Data extracted from a collection:
---------------

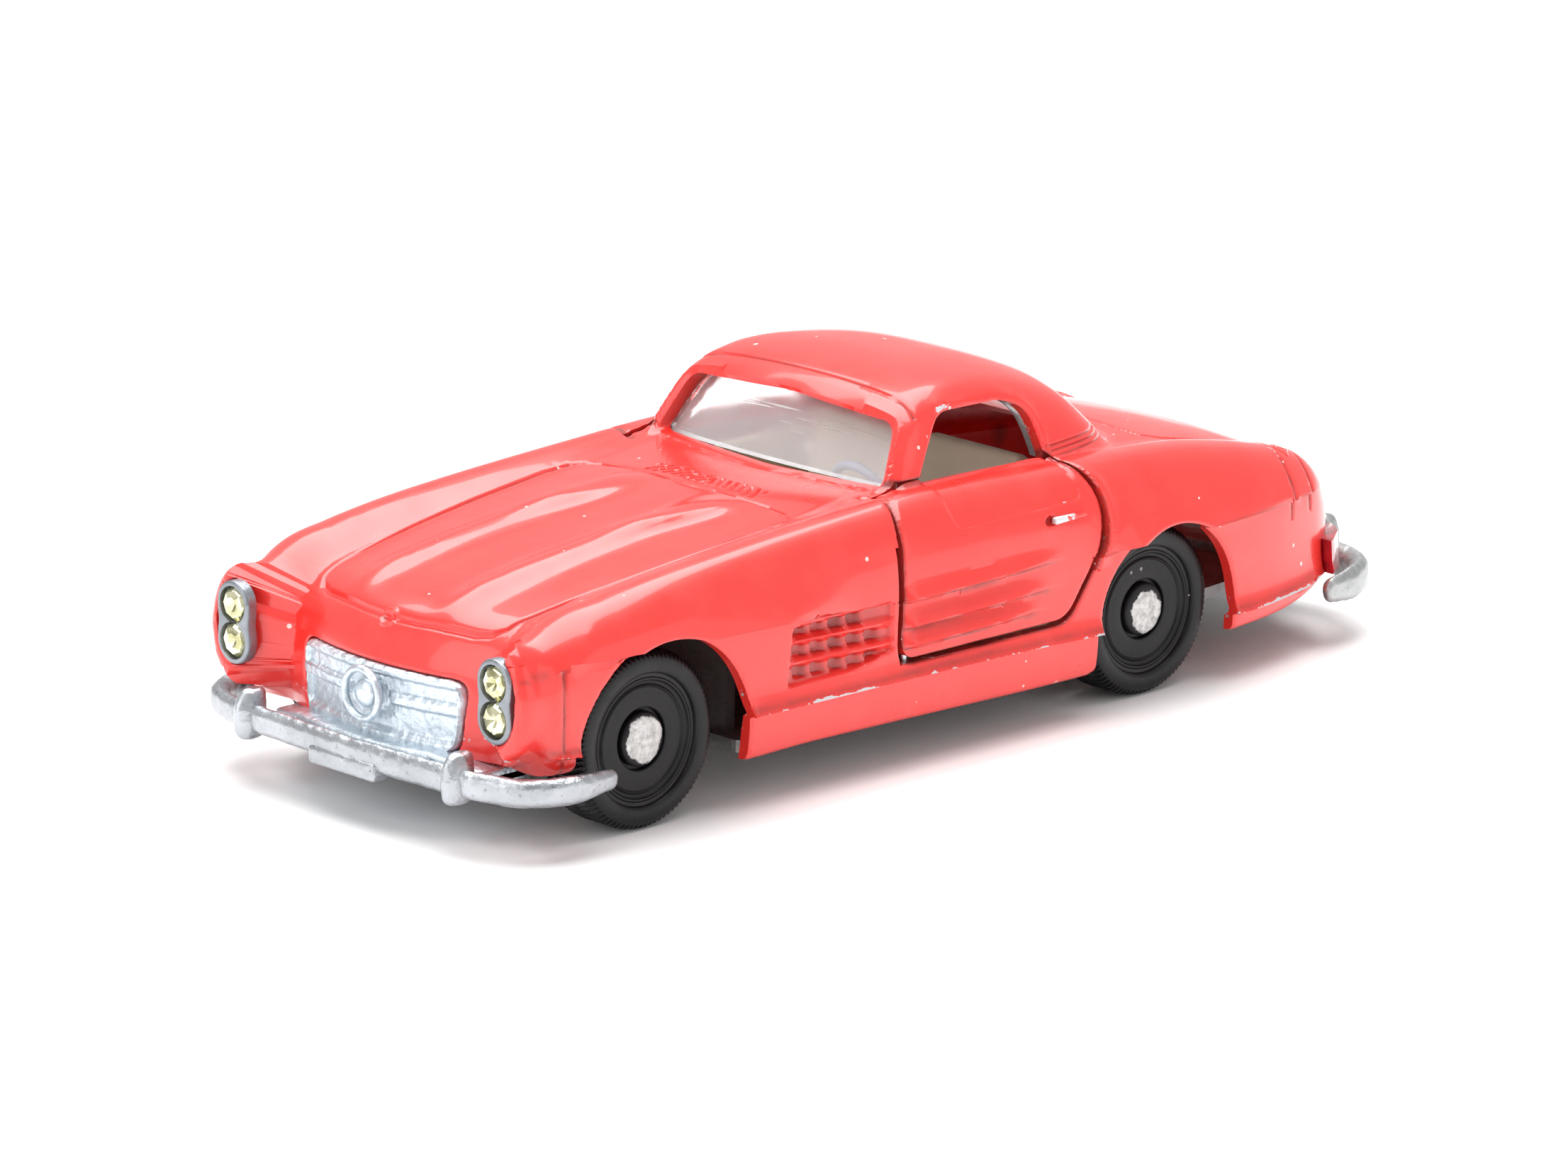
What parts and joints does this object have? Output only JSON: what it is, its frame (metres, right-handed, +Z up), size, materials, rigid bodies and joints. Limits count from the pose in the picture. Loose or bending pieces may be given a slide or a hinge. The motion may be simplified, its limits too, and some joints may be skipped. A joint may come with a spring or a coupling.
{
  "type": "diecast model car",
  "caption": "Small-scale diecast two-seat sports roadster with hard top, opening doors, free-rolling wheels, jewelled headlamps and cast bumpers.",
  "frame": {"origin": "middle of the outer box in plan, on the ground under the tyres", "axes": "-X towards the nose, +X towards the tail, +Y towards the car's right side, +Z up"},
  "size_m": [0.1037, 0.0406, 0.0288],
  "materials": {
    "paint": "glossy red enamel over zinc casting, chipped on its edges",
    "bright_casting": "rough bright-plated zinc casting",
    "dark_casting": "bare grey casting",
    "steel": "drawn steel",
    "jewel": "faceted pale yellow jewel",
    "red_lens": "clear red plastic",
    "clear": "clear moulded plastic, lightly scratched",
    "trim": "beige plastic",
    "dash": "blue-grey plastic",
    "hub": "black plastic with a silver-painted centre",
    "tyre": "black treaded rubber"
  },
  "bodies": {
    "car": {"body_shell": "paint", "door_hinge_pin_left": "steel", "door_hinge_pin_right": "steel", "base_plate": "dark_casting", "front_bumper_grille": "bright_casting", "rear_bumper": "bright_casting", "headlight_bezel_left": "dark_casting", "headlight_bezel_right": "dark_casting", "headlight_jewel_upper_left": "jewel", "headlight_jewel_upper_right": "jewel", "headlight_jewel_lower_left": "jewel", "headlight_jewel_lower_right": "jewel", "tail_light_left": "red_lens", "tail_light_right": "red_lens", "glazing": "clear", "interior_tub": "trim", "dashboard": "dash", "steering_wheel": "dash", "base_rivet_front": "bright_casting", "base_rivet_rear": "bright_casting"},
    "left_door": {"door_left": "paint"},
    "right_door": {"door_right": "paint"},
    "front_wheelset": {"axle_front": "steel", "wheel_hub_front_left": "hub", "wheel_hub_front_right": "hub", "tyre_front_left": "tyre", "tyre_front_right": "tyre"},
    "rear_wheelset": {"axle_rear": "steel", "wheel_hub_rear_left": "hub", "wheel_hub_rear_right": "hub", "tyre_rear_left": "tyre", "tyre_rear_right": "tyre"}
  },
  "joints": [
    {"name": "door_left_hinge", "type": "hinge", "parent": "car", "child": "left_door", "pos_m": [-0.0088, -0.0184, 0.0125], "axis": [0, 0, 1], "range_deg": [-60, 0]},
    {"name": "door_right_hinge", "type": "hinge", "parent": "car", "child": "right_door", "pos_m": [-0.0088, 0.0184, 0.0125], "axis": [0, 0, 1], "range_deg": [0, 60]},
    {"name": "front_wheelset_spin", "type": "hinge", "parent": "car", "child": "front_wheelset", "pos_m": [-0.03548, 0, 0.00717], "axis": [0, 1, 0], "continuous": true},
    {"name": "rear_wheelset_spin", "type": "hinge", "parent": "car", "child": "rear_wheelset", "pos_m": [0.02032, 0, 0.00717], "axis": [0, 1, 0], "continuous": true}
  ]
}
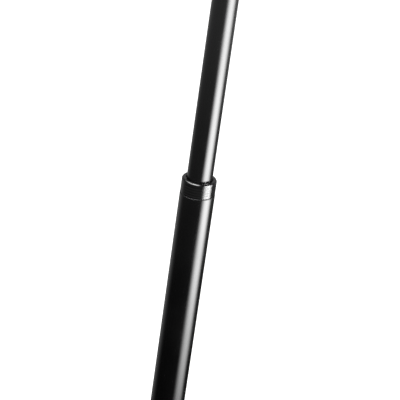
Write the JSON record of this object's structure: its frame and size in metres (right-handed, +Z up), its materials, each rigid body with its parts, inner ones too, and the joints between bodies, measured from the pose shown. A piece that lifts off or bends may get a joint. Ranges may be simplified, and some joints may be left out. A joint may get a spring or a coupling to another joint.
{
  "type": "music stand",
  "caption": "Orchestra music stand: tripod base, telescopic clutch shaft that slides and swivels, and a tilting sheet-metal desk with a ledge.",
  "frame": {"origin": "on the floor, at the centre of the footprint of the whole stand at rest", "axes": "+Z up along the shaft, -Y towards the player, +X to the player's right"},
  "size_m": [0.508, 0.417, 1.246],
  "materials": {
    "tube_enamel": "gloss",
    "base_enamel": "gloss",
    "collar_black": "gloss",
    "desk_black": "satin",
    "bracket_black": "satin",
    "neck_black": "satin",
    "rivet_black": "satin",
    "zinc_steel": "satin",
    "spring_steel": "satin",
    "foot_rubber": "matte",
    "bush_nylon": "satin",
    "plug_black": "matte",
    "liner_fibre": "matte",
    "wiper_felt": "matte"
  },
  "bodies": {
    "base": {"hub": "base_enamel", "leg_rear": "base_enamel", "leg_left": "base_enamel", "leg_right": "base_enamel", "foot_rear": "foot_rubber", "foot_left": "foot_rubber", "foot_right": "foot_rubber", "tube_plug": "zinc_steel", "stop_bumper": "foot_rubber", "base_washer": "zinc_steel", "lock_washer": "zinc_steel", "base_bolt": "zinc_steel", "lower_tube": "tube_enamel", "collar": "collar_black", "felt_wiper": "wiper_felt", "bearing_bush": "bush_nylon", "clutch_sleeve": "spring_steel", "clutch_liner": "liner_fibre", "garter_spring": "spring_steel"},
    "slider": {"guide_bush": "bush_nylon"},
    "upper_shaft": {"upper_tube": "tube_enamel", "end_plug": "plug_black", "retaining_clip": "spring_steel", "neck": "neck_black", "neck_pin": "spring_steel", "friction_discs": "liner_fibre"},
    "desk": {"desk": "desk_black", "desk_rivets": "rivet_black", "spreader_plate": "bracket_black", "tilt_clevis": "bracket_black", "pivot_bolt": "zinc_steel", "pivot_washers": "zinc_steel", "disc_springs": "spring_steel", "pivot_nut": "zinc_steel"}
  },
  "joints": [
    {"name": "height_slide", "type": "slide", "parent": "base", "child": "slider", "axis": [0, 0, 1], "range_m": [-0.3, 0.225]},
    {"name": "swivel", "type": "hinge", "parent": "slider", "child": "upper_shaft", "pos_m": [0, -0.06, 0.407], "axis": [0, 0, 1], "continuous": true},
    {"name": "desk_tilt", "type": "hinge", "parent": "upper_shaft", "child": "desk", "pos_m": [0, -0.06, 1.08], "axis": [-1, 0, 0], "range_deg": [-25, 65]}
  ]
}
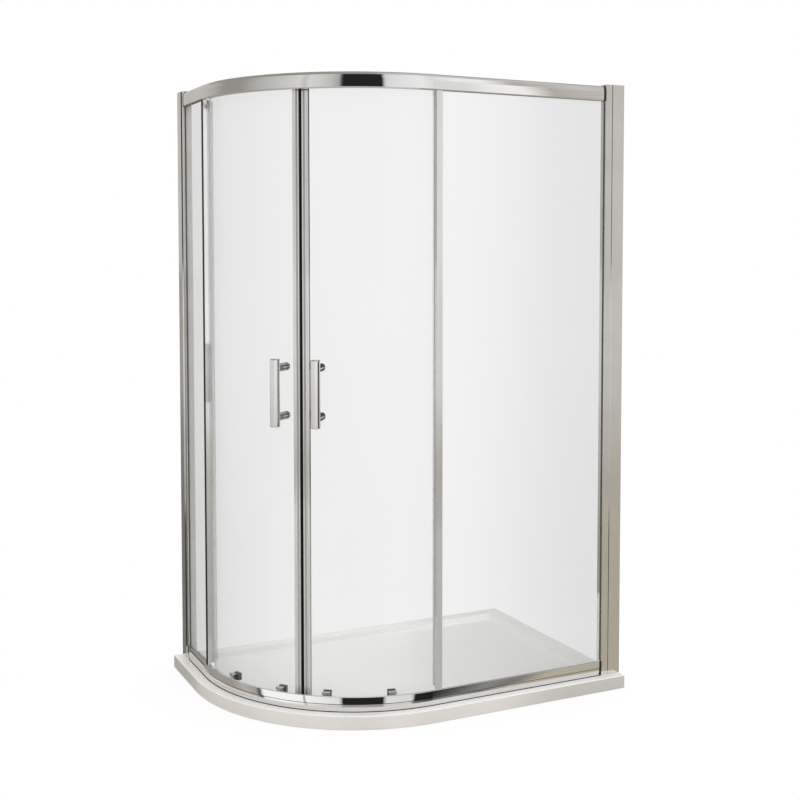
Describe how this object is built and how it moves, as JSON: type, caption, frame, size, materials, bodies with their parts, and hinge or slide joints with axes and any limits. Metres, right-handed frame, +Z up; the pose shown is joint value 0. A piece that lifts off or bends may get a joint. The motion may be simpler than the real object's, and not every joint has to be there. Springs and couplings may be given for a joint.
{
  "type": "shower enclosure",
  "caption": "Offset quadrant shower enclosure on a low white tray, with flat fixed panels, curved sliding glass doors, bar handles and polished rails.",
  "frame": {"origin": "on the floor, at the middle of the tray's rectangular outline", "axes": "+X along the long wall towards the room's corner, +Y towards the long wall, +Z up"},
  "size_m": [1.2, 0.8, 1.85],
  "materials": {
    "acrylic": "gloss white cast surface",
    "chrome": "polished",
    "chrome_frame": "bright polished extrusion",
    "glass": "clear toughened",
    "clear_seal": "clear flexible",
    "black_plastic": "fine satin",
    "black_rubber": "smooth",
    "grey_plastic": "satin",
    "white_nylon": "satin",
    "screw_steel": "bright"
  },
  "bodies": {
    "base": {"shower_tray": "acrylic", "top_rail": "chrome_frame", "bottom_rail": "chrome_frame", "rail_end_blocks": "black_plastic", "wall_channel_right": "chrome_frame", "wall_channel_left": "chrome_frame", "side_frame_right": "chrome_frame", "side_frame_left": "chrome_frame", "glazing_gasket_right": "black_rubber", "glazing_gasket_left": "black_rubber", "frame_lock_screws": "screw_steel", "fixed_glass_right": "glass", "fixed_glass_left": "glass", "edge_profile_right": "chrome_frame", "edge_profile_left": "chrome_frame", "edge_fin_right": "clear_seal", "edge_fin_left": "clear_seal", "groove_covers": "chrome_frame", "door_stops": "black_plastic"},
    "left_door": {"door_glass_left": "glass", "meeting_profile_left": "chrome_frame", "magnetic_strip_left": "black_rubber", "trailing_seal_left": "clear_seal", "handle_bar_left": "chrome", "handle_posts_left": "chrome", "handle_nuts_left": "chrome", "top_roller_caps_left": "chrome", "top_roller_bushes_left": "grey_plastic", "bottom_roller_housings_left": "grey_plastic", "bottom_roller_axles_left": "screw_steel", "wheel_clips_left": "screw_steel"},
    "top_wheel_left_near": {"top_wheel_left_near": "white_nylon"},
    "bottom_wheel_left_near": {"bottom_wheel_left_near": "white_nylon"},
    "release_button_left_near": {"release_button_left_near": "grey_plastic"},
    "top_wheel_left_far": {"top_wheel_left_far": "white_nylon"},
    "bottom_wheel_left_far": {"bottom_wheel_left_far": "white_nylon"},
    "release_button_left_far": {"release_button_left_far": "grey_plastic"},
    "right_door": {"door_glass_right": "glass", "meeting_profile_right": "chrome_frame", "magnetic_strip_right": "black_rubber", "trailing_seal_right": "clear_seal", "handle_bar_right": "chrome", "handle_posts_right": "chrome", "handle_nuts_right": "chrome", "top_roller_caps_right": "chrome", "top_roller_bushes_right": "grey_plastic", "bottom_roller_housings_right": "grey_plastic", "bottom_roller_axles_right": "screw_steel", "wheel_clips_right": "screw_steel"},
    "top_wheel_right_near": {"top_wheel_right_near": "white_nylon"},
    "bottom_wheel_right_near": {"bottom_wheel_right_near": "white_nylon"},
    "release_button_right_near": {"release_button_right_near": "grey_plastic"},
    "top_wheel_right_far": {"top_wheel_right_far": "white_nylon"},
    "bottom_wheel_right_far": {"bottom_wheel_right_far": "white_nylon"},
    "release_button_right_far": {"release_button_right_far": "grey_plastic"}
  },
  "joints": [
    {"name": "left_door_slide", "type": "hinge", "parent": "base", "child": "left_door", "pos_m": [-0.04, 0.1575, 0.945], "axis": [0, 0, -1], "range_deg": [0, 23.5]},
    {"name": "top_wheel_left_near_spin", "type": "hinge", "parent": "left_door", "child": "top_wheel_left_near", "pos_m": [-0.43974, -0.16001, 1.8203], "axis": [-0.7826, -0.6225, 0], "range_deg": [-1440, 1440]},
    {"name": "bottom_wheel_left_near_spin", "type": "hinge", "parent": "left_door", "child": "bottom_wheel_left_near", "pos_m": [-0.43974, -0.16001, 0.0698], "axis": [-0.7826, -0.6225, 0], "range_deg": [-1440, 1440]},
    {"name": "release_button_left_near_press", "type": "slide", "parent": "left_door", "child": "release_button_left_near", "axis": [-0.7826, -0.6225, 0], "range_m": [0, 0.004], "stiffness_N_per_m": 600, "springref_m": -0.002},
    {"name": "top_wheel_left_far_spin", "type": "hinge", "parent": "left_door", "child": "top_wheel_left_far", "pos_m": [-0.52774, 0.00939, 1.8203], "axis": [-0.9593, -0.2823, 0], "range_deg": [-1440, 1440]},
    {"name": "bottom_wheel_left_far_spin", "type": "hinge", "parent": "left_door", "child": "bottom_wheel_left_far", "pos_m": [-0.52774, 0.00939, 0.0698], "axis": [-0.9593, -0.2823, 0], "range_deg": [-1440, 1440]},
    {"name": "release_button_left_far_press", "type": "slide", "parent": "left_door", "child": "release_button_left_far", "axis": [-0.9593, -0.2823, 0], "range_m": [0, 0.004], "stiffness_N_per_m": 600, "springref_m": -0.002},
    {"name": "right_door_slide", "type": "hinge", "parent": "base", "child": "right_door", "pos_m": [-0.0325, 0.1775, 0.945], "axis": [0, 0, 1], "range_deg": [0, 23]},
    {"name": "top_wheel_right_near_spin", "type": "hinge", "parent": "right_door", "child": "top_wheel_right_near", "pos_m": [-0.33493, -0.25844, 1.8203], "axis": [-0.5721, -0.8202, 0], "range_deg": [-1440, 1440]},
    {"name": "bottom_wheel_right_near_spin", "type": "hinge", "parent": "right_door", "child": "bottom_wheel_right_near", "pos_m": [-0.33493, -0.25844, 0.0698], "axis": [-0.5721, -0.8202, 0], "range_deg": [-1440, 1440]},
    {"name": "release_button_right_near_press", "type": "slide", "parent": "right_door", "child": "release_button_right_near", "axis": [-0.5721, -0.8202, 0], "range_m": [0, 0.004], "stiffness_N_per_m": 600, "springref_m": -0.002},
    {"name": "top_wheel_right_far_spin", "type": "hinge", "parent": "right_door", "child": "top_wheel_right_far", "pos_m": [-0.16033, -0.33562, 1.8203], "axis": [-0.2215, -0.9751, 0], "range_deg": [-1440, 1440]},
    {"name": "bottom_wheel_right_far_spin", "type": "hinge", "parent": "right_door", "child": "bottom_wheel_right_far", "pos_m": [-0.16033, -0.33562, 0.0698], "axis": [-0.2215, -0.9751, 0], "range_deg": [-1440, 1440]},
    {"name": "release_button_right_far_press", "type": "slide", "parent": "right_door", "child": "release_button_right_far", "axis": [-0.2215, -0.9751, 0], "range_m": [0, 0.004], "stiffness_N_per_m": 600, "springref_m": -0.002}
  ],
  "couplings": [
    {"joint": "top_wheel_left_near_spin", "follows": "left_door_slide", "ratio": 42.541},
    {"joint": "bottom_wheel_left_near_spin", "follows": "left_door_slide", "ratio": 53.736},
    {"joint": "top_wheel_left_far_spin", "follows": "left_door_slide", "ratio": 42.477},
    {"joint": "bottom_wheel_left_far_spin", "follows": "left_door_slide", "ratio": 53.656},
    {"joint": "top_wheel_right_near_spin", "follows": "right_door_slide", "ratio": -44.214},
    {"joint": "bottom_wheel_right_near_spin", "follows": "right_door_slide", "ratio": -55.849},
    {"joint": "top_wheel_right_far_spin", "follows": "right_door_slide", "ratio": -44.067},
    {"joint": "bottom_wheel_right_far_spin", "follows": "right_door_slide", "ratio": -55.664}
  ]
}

---------------

Exercise task> Work out how many lines in the entries hold the string "pose". Your answer should consist solely of that number.

Correct response> 3